■ Given task ■
Every line of the data that contains the string "parts" must be copied.
━━━━━━
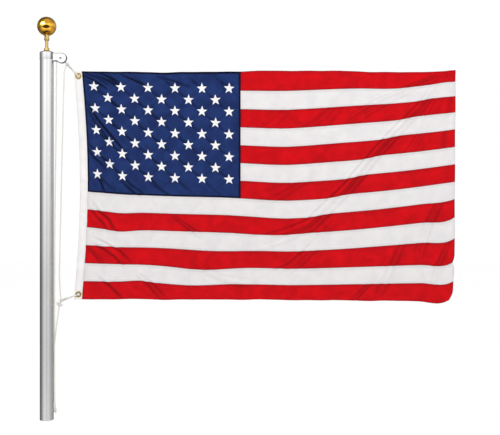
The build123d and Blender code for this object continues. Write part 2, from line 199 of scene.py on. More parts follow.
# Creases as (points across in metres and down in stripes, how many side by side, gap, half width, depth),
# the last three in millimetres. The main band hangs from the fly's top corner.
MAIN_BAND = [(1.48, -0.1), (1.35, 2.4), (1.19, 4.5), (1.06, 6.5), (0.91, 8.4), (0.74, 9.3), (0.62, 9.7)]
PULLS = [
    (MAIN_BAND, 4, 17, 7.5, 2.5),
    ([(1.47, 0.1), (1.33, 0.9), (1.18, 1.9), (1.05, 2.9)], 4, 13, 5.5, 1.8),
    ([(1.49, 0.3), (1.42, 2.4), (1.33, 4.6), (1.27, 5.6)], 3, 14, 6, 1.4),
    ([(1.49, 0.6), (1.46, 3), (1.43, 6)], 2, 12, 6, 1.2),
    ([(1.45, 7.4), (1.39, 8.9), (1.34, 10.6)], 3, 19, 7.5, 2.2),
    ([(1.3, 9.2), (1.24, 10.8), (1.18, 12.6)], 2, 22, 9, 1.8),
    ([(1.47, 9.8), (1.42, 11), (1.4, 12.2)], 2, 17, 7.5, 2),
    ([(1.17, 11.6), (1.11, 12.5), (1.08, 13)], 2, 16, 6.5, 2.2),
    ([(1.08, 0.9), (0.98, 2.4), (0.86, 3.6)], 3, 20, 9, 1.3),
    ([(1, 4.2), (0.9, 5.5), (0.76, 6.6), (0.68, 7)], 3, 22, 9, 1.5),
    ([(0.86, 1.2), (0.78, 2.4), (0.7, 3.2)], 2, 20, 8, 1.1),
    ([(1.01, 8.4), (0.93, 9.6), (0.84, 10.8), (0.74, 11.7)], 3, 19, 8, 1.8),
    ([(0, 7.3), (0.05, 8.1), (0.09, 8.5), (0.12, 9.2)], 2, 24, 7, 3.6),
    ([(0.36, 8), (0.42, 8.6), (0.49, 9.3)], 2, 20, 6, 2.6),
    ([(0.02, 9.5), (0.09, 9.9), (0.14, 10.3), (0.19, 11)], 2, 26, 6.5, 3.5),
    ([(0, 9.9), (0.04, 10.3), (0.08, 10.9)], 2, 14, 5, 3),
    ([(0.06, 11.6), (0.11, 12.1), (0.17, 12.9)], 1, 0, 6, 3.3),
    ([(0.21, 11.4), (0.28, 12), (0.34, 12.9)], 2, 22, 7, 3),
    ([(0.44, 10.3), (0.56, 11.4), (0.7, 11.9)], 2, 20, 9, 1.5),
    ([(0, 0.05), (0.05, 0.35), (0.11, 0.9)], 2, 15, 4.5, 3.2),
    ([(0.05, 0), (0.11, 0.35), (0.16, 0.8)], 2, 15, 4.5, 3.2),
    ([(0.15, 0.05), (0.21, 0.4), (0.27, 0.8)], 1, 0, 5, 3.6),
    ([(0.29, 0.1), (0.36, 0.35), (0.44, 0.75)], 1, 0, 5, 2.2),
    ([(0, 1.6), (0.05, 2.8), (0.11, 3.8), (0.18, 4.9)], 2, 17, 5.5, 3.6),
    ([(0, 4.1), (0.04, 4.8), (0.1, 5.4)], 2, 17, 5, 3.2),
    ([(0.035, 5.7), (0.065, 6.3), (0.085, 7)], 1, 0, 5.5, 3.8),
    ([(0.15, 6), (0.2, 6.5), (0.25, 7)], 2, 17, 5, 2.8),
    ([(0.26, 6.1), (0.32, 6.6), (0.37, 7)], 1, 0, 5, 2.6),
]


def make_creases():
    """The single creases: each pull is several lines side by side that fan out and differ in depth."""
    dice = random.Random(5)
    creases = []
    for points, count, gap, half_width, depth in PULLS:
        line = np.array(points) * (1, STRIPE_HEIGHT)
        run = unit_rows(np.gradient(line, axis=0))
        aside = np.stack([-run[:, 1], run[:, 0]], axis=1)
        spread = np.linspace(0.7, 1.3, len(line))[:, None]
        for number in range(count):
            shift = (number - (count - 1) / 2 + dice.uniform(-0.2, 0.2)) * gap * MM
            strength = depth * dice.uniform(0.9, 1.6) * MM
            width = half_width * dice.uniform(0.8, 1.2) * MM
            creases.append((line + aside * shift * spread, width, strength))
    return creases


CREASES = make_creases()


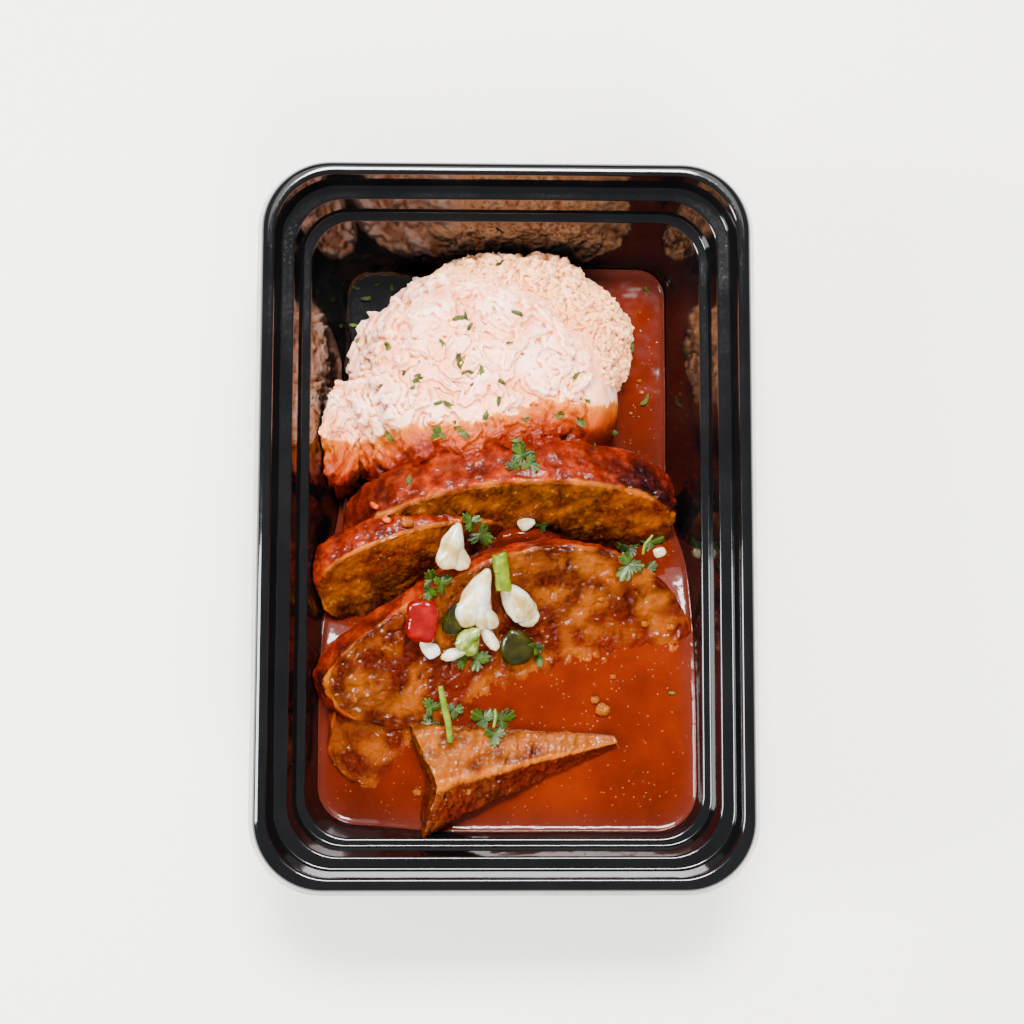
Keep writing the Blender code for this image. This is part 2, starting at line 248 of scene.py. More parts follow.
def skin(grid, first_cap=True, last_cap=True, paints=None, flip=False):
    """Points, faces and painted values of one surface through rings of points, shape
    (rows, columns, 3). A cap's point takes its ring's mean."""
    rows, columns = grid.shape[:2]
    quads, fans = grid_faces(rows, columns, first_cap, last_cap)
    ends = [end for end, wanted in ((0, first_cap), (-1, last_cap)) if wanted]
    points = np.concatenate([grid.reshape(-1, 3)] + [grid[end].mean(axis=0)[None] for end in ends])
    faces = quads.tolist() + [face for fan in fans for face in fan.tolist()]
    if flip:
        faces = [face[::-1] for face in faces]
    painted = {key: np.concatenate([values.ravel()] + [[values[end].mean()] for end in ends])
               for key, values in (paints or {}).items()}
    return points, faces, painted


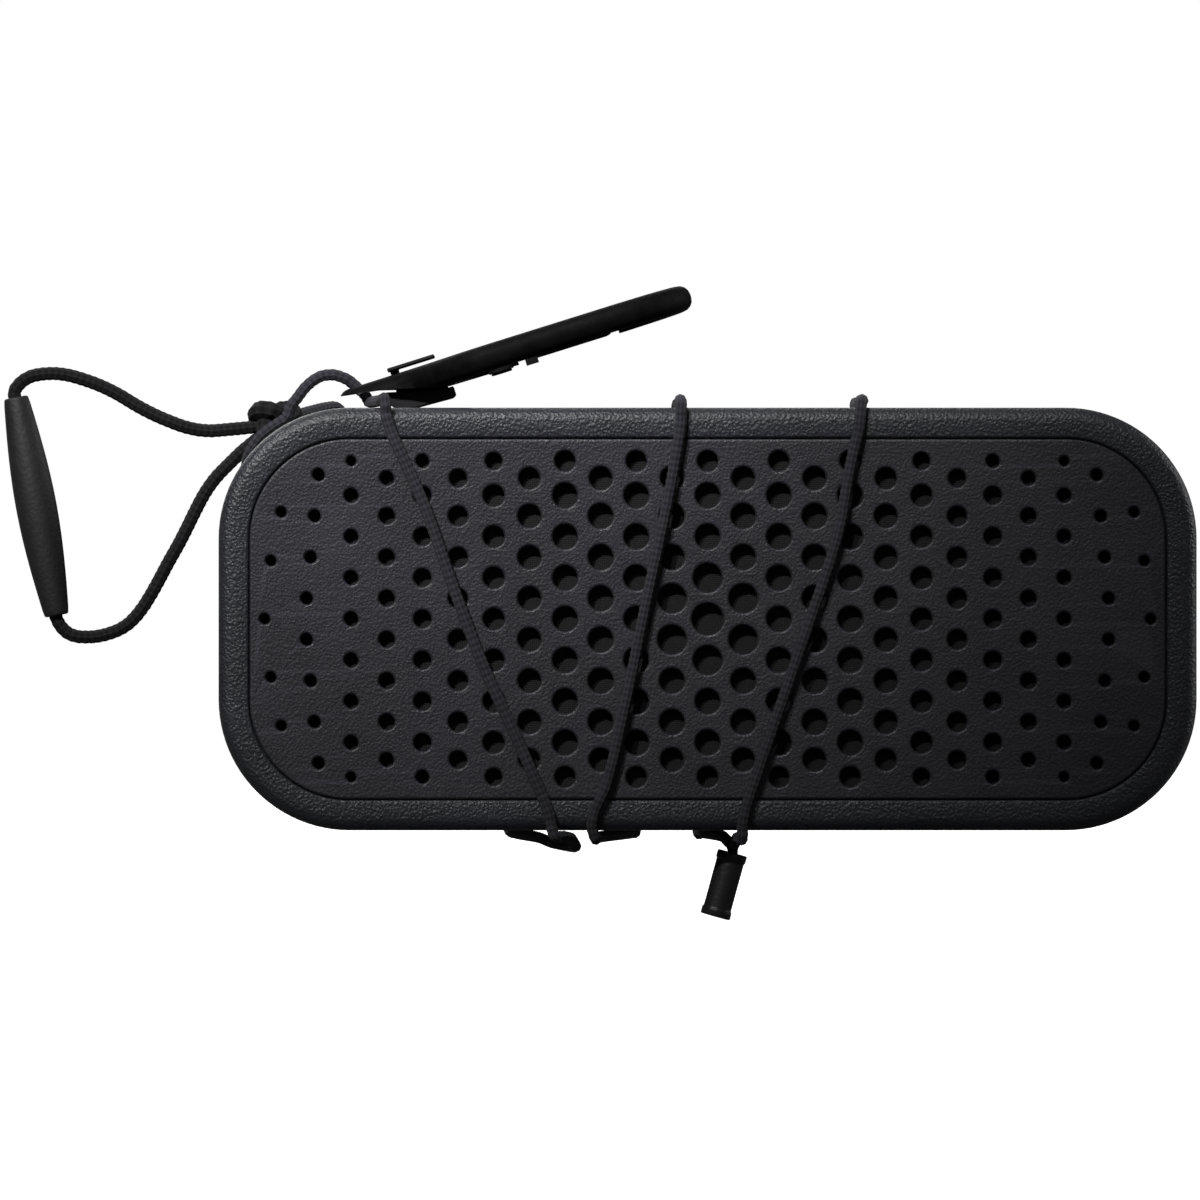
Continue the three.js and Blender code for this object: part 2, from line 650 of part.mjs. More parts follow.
━━━━━━
■ Solution ■
The build123d and Blender code for this object continues. Write part 2, from line 199 of scene.py on. More parts follow.
Keep writing the Blender code for this image. This is part 2, starting at line 248 of scene.py. More parts follow.
Continue the three.js and Blender code for this object: part 2, from line 650 of part.mjs. More parts follow.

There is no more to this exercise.